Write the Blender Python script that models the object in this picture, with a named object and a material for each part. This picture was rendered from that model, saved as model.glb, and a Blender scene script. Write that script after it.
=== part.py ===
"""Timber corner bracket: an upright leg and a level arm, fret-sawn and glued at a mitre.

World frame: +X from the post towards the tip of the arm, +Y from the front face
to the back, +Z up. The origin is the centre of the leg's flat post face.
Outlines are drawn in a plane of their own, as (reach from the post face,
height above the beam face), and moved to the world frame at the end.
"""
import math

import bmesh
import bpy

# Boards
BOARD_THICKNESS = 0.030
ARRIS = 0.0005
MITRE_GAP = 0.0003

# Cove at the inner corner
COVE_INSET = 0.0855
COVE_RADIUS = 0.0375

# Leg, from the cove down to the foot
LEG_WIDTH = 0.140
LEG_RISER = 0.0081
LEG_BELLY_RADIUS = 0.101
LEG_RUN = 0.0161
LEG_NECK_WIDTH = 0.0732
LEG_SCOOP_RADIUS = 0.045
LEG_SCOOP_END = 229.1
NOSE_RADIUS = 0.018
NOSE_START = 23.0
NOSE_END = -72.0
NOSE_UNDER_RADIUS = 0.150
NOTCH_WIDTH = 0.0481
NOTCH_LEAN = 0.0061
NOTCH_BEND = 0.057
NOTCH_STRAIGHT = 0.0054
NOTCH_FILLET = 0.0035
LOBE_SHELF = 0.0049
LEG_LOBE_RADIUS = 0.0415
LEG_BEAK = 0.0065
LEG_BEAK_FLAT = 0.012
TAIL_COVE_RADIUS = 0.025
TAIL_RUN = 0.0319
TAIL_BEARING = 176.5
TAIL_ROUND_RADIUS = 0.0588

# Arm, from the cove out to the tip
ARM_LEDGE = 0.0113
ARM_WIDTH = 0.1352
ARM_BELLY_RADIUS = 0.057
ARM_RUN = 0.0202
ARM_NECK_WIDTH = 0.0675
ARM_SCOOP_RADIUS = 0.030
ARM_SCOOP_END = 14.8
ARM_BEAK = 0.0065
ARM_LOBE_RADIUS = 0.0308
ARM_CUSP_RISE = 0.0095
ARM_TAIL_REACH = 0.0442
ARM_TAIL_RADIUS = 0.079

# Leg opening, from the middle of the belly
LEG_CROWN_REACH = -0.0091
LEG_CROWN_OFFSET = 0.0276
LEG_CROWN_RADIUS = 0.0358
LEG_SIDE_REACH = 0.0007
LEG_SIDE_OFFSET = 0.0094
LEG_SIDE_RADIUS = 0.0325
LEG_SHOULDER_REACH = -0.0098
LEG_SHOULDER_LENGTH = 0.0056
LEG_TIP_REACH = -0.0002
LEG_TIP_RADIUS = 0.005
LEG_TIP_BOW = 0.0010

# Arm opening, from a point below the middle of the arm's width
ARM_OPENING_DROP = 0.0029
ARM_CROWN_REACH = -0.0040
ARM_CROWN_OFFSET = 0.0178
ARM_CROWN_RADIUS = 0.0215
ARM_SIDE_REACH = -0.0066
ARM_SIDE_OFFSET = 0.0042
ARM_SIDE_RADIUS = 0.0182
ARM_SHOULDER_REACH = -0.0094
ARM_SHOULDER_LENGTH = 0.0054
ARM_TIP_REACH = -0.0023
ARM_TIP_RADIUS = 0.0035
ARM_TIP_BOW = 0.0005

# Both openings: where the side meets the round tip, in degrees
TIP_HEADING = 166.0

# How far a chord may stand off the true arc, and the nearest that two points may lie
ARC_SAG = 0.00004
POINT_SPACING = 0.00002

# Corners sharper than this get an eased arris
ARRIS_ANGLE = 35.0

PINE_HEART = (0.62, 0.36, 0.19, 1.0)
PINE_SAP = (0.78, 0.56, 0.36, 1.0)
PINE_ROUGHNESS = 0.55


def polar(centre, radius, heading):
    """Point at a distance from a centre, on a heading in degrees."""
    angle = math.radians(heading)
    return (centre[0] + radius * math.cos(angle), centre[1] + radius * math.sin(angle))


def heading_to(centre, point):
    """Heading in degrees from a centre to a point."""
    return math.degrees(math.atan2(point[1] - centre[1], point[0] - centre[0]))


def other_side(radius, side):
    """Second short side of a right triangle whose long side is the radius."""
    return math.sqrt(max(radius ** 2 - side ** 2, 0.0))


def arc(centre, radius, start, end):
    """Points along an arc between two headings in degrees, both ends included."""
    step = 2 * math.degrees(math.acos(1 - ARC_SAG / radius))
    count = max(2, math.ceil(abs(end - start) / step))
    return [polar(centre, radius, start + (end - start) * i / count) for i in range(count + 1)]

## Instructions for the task
Word for word, reproduce the listing above from its start up to and including the line that has "ARM_TAIL_RADIUS = 0.079". Give only those lines.

## Result of this exercise
Write the Blender Python script that models the object in this picture, with a named object and a material for each part. This picture was rendered from that model, saved as model.glb, and a Blender scene script. Write that script after it.
=== part.py ===
"""Timber corner bracket: an upright leg and a level arm, fret-sawn and glued at a mitre.

World frame: +X from the post towards the tip of the arm, +Y from the front face
to the back, +Z up. The origin is the centre of the leg's flat post face.
Outlines are drawn in a plane of their own, as (reach from the post face,
height above the beam face), and moved to the world frame at the end.
"""
import math

import bmesh
import bpy

# Boards
BOARD_THICKNESS = 0.030
ARRIS = 0.0005
MITRE_GAP = 0.0003

# Cove at the inner corner
COVE_INSET = 0.0855
COVE_RADIUS = 0.0375

# Leg, from the cove down to the foot
LEG_WIDTH = 0.140
LEG_RISER = 0.0081
LEG_BELLY_RADIUS = 0.101
LEG_RUN = 0.0161
LEG_NECK_WIDTH = 0.0732
LEG_SCOOP_RADIUS = 0.045
LEG_SCOOP_END = 229.1
NOSE_RADIUS = 0.018
NOSE_START = 23.0
NOSE_END = -72.0
NOSE_UNDER_RADIUS = 0.150
NOTCH_WIDTH = 0.0481
NOTCH_LEAN = 0.0061
NOTCH_BEND = 0.057
NOTCH_STRAIGHT = 0.0054
NOTCH_FILLET = 0.0035
LOBE_SHELF = 0.0049
LEG_LOBE_RADIUS = 0.0415
LEG_BEAK = 0.0065
LEG_BEAK_FLAT = 0.012
TAIL_COVE_RADIUS = 0.025
TAIL_RUN = 0.0319
TAIL_BEARING = 176.5
TAIL_ROUND_RADIUS = 0.0588

# Arm, from the cove out to the tip
ARM_LEDGE = 0.0113
ARM_WIDTH = 0.1352
ARM_BELLY_RADIUS = 0.057
ARM_RUN = 0.0202
ARM_NECK_WIDTH = 0.0675
ARM_SCOOP_RADIUS = 0.030
ARM_SCOOP_END = 14.8
ARM_BEAK = 0.0065
ARM_LOBE_RADIUS = 0.0308
ARM_CUSP_RISE = 0.0095
ARM_TAIL_REACH = 0.0442
ARM_TAIL_RADIUS = 0.079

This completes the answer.